• _WHAT IS EXPECTED_: Give the count of lines in the data that include "caption", with no other words.

• _RECORDED INFORMATION_:
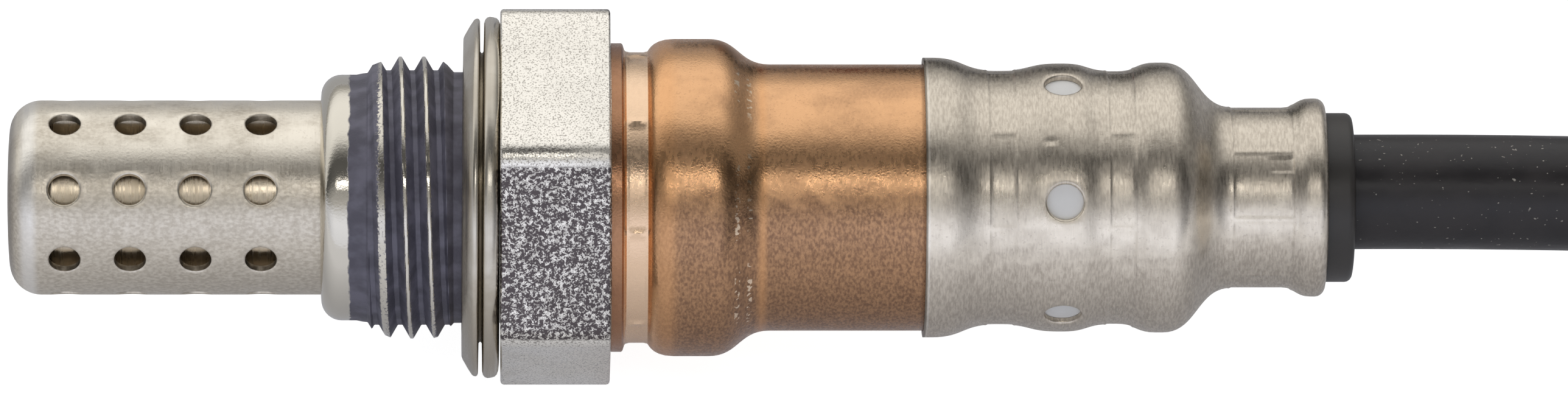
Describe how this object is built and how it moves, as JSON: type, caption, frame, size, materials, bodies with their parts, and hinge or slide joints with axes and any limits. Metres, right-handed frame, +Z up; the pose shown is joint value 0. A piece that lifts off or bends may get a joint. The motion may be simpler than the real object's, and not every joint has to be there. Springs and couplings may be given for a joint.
{
  "type": "oxygen sensor",
  "caption": "Screw-in exhaust oxygen sensor: perforated double tube at the gas end, hexagon housing, crush gasket, crimped vented rear shell, and a jacketed cable with a plug connector.",
  "frame": {"origin": "on the floor below the middle of the sensor's body, which lies on its gasket's rim; the cable and its connector aren't counted", "axes": "+X along the sensor's axis from the perforated gas end towards the cable, +Z up through a flat of the hexagon, +Y to the side where the cable is folded away"},
  "size_m": [0.2027, 0.0938, 0.0231],
  "materials": {
    "tube_steel": "bare heat-resistant stainless steel, fine circumferential grinding",
    "inner_tube_steel": "bare stainless steel, faintly straw coloured",
    "housing_steel": "plated steel, grey pitted flats, slate anti-seize compound on the shank",
    "gasket_steel": "soft rolled stainless steel, satin",
    "sleeve_bronze": "stainless steel with a bronze heat tint, satin",
    "cap_steel": "bare drawn stainless steel, crimp marks",
    "membrane": "white porous PTFE",
    "grommet_rubber": "matt fluoroelastomer",
    "cable_jacket": "black silicone jacket, slightly glossy",
    "lead_black": "PTFE insulation",
    "lead_grey": "PTFE insulation",
    "lead_white": "PTFE insulation",
    "zirconia": "sintered zirconia, matt",
    "heater_ceramic": "sintered alumina, matt",
    "talc": "pressed talc powder",
    "insulator_ceramic": "steatite, matt",
    "seal_ring_steel": "plain steel",
    "contact_nickel": "spring nickel alloy",
    "connector_plastic": "black glass-filled polyamide",
    "boot_rubber": "black silicone",
    "seal_silicone": "red-brown silicone",
    "lock_plastic": "grey-blue polyester",
    "terminal_tin": "tinned brass"
  },
  "bodies": {
    "root": {"outer_protection_tube": "tube_steel", "inner_protection_tube": "inner_tube_steel", "housing": "housing_steel", "sealing_gasket": "gasket_steel", "sleeve": "sleeve_bronze", "rear_cap": "cap_steel", "filter_membrane": "membrane", "grommet": "grommet_rubber", "lead_wire_1": "lead_black", "lead_wire_2": "lead_white", "lead_wire_3": "lead_grey", "lead_wire_4": "lead_white", "packing_washer": "seal_ring_steel", "zirconia_element": "zirconia", "heater_rod": "heater_ceramic", "talc_seal": "talc", "insulator_ring": "insulator_ceramic", "crimp_ring": "seal_ring_steel", "signal_contact": "contact_nickel", "ground_contact": "contact_nickel", "heater_contact_1": "contact_nickel", "heater_contact_2": "contact_nickel", "ceramic_separator": "insulator_ceramic", "separator_spring": "seal_ring_steel", "cable": "cable_jacket", "connector_boot": "boot_rubber", "connector_housing": "connector_plastic", "connector_seal": "seal_silicone", "terminal_lock": "lock_plastic", "connector_terminal_1": "terminal_tin", "connector_terminal_2": "terminal_tin", "connector_terminal_3": "terminal_tin", "connector_terminal_4": "terminal_tin", "connector_wire_1": "lead_black", "connector_wire_2": "lead_white", "connector_wire_3": "lead_grey", "connector_wire_4": "lead_white"}
  },
  "joints": []
}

• _OUTPUT OF THE TASK_: 2